* begin *

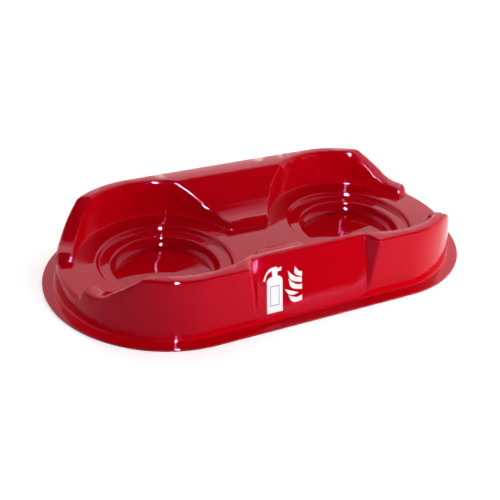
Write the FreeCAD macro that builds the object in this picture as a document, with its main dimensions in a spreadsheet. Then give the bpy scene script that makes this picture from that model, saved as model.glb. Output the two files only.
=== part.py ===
import FreeCAD, Part
import Sketcher
import math
import os

# Floor stand that holds two fire extinguishers side by side. It is one glossy red plastic
# sheet, vacuum formed over a mould, so it is a shell that is open underneath: a flat flange
# on the floor, a low deck, two round stepped wells, and a tall wall along the front and the
# back that wraps each well and slopes down to the open ends. A slanting label panel is sunk
# into the middle of the front wall.
#
# X runs along the stand, Y from front to back, Z up. The origin is on the floor at the centre.

doc = FreeCAD.newDocument("extinguisher_stand")
sheet = doc.addObject("Spreadsheet::Sheet", "sizes")

# Driving sizes, in millimetres and degrees
SIZES = (
    ("sheet_gauge", 3.0),
    ("cup_radius", 73.0),
    ("seat_width", 19.0),
    ("deck_width", 30.0),
    ("wall_width", 27.0),
    ("flange_width", 17.0),
    ("well_gap", 56.0),
    ("floor_height", 6.5),
    ("cup_depth", 17.0),
    ("seat_depth", 7.5),
    ("ledge_rise", 13.0),
    ("rim_rise", 42.0),
    ("side_draft", 4.5),
    ("well_draft", 4.0),
    ("channel_half_width", 32.0),
    ("shoulder_inset", 31.0),
    ("slope_angle", 42.0),
    ("shoulder_round", 18.0),
    ("hollow_round", 40.0),
    ("label_half_width", 87.0),
    ("label_foot", 12.0),
    ("label_lean", 19.4),
    ("label_flare", 28.0),
    ("corner_round", 7.0),
    ("label_round", 5.0),
    ("end_round", 5.0),
    ("top_break", 2.8),
    ("deck_break", 2.1),
    ("ring_break", 1.8),
    ("foot_break", 2.1),
    ("flange_break", 0.7),
    ("cut_margin", 20.0),
)
for row, (alias, number) in enumerate(SIZES, start=1):
    sheet.set("A%d" % row, alias)
    sheet.set("B%d" % row, str(number))
    sheet.setAlias("B%d" % row, alias)
doc.recompute()


class Measure:
    """A number together with the formula over the sheet's cells that gives it."""

    def __init__(self, value, text):
        self.value = value
        self.text = text

    def joined(self, other, sign, value):
        return Measure(value, "(%s %s %s)" % (self.text, sign, other.text))

    def __add__(self, other):
        return self.joined(other, "+", self.value + other.value)

    def __sub__(self, other):
        return self.joined(other, "-", self.value - other.value)

    def __mul__(self, other):
        return self.joined(other, "*", self.value * other.value)

    def __truediv__(self, other):
        return self.joined(other, "/", self.value / other.value)

    def __neg__(self):
        return Measure(-self.value, "(-1 * %s)" % self.text)


def cell(alias):
    return Measure(float(sheet.get(alias)), "sizes." + alias)


def number(value):
    return Measure(value, str(value))


def tangent(angle):
    return Measure(math.tan(math.radians(angle.value)), "tan(%s)" % angle.text)


def cosine(angle):
    return Measure(math.cos(math.radians(angle.value)), "cos(%s)" % angle.text)


NOTHING = number(0)
TWO = number(2)
RIGHT_ANGLE = number(90)
FULL_TURN = number(360)

GAUGE = cell("sheet_gauge")
DRAFT = cell("side_draft")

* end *

### INSTRUCTION:
Using the data above, return each line exactly as written.

### RESPONSE FOR THIS EXERCISE:
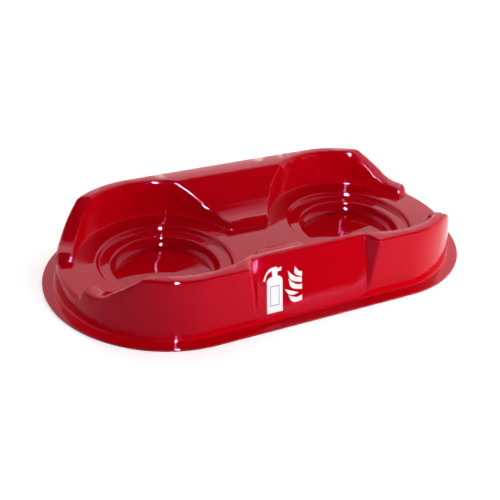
Write the FreeCAD macro that builds the object in this picture as a document, with its main dimensions in a spreadsheet. Then give the bpy scene script that makes this picture from that model, saved as model.glb. Output the two files only.
=== part.py ===
import FreeCAD, Part
import Sketcher
import math
import os

# Floor stand that holds two fire extinguishers side by side. It is one glossy red plastic
# sheet, vacuum formed over a mould, so it is a shell that is open underneath: a flat flange
# on the floor, a low deck, two round stepped wells, and a tall wall along the front and the
# back that wraps each well and slopes down to the open ends. A slanting label panel is sunk
# into the middle of the front wall.
#
# X runs along the stand, Y from front to back, Z up. The origin is on the floor at the centre.

doc = FreeCAD.newDocument("extinguisher_stand")
sheet = doc.addObject("Spreadsheet::Sheet", "sizes")

# Driving sizes, in millimetres and degrees
SIZES = (
    ("sheet_gauge", 3.0),
    ("cup_radius", 73.0),
    ("seat_width", 19.0),
    ("deck_width", 30.0),
    ("wall_width", 27.0),
    ("flange_width", 17.0),
    ("well_gap", 56.0),
    ("floor_height", 6.5),
    ("cup_depth", 17.0),
    ("seat_depth", 7.5),
    ("ledge_rise", 13.0),
    ("rim_rise", 42.0),
    ("side_draft", 4.5),
    ("well_draft", 4.0),
    ("channel_half_width", 32.0),
    ("shoulder_inset", 31.0),
    ("slope_angle", 42.0),
    ("shoulder_round", 18.0),
    ("hollow_round", 40.0),
    ("label_half_width", 87.0),
    ("label_foot", 12.0),
    ("label_lean", 19.4),
    ("label_flare", 28.0),
    ("corner_round", 7.0),
    ("label_round", 5.0),
    ("end_round", 5.0),
    ("top_break", 2.8),
    ("deck_break", 2.1),
    ("ring_break", 1.8),
    ("foot_break", 2.1),
    ("flange_break", 0.7),
    ("cut_margin", 20.0),
)
for row, (alias, number) in enumerate(SIZES, start=1):
    sheet.set("A%d" % row, alias)
    sheet.set("B%d" % row, str(number))
    sheet.setAlias("B%d" % row, alias)
doc.recompute()


class Measure:
    """A number together with the formula over the sheet's cells that gives it."""

    def __init__(self, value, text):
        self.value = value
        self.text = text

    def joined(self, other, sign, value):
        return Measure(value, "(%s %s %s)" % (self.text, sign, other.text))

    def __add__(self, other):
        return self.joined(other, "+", self.value + other.value)

    def __sub__(self, other):
        return self.joined(other, "-", self.value - other.value)

    def __mul__(self, other):
        return self.joined(other, "*", self.value * other.value)

    def __truediv__(self, other):
        return self.joined(other, "/", self.value / other.value)

    def __neg__(self):
        return Measure(-self.value, "(-1 * %s)" % self.text)


def cell(alias):
    return Measure(float(sheet.get(alias)), "sizes." + alias)


def number(value):
    return Measure(value, str(value))


def tangent(angle):
    return Measure(math.tan(math.radians(angle.value)), "tan(%s)" % angle.text)


def cosine(angle):
    return Measure(math.cos(math.radians(angle.value)), "cos(%s)" % angle.text)


NOTHING = number(0)
TWO = number(2)
RIGHT_ANGLE = number(90)
FULL_TURN = number(360)

GAUGE = cell("sheet_gauge")
DRAFT = cell("side_draft")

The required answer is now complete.